SOURCE MATERIAL:
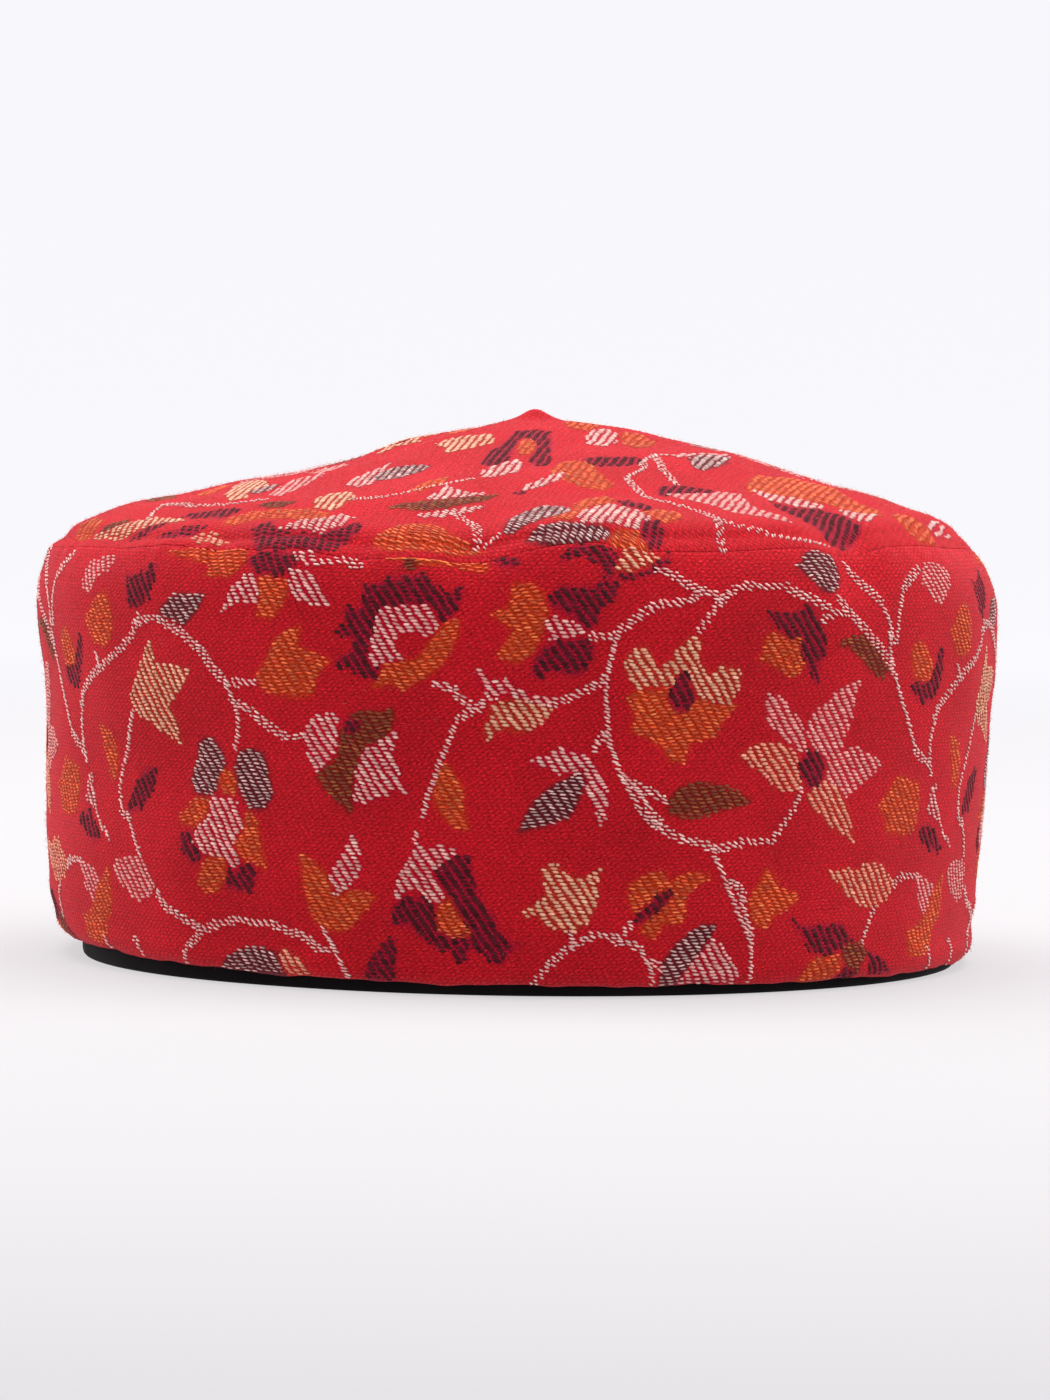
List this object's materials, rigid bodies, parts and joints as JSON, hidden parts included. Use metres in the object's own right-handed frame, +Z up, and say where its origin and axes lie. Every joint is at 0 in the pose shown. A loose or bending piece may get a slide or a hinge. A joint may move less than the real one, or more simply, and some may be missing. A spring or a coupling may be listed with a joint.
{
  "type": "round cap",
  "caption": "Soft round cap of floral figured red cloth with an upright side band, a shallow pointed crown and a black inner band at the open rim.",
  "frame": {"origin": "on the resting plane, under the centre of the cap's bounding box", "axes": "+Z up through the crown, -Y to the front of the picture, +X to the picture's right"},
  "size_m": [0.1996, 0.1988, 0.1137],
  "materials": {
    "red_cloth_crown": "figured wool twill, deep red ground with white, cream, orange, olive, grey and dark red floats",
    "red_cloth_band": "figured wool twill, deep red ground with white, cream, orange, olive, grey and dark red floats",
    "black_facing": "short black pile"
  },
  "bodies": {
    "root": {"crown": "red_cloth_crown", "side_band": "red_cloth_band", "inner_band": "black_facing"}
  },
  "joints": []
}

YOUR TASK: Restate every line of the data word for word.

EXERCISE OUTPUT:
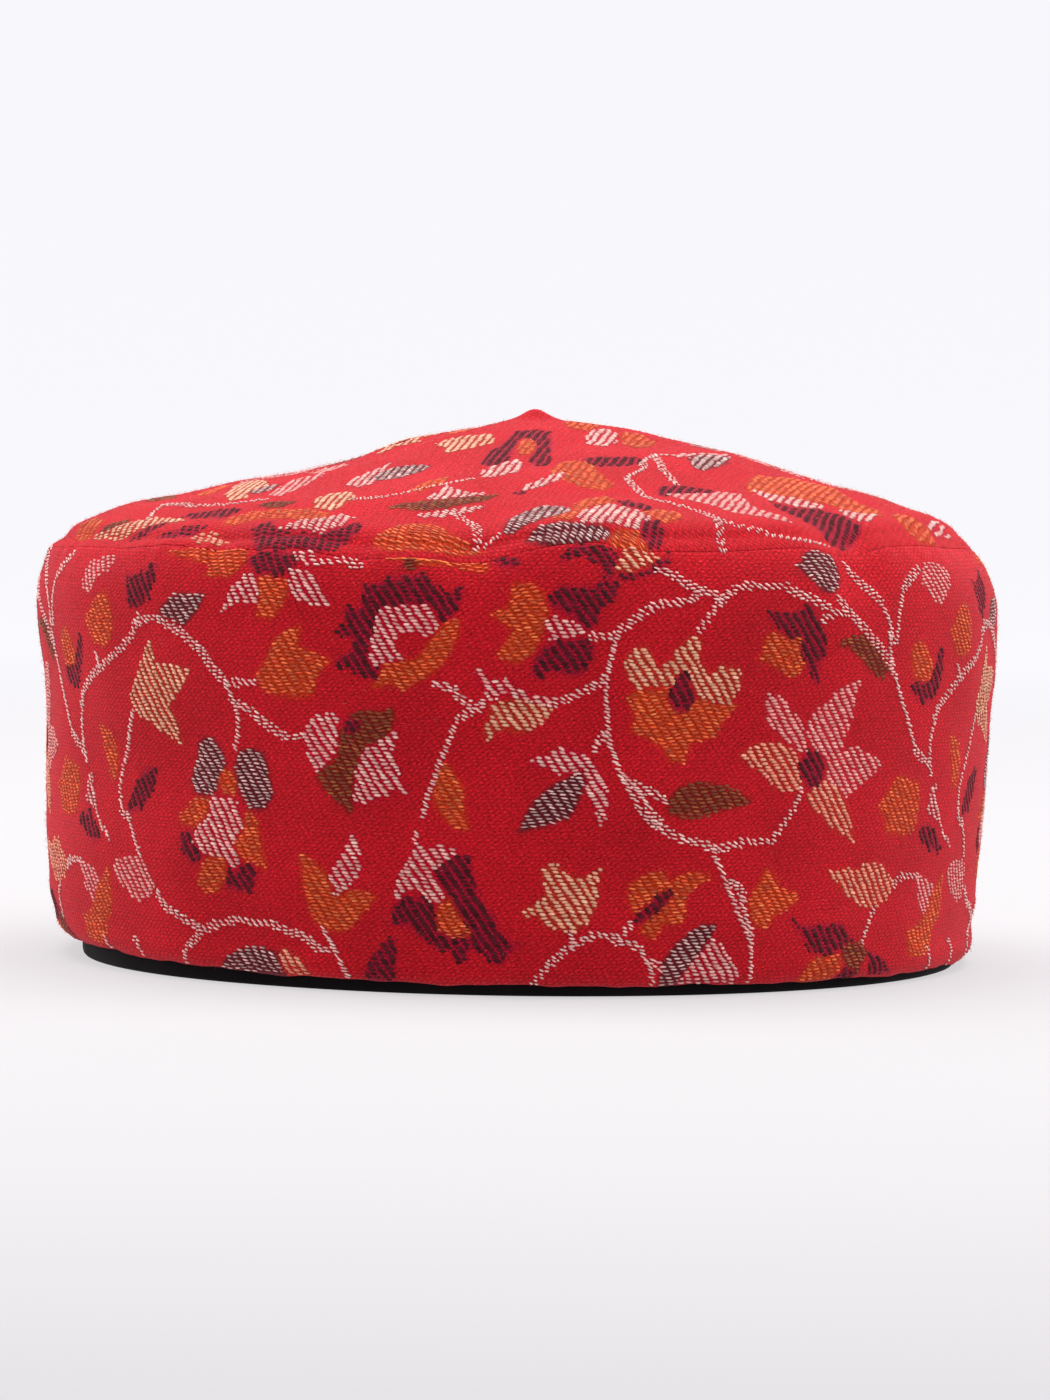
List this object's materials, rigid bodies, parts and joints as JSON, hidden parts included. Use metres in the object's own right-handed frame, +Z up, and say where its origin and axes lie. Every joint is at 0 in the pose shown. A loose or bending piece may get a slide or a hinge. A joint may move less than the real one, or more simply, and some may be missing. A spring or a coupling may be listed with a joint.
{
  "type": "round cap",
  "caption": "Soft round cap of floral figured red cloth with an upright side band, a shallow pointed crown and a black inner band at the open rim.",
  "frame": {"origin": "on the resting plane, under the centre of the cap's bounding box", "axes": "+Z up through the crown, -Y to the front of the picture, +X to the picture's right"},
  "size_m": [0.1996, 0.1988, 0.1137],
  "materials": {
    "red_cloth_crown": "figured wool twill, deep red ground with white, cream, orange, olive, grey and dark red floats",
    "red_cloth_band": "figured wool twill, deep red ground with white, cream, orange, olive, grey and dark red floats",
    "black_facing": "short black pile"
  },
  "bodies": {
    "root": {"crown": "red_cloth_crown", "side_band": "red_cloth_band", "inner_band": "black_facing"}
  },
  "joints": []
}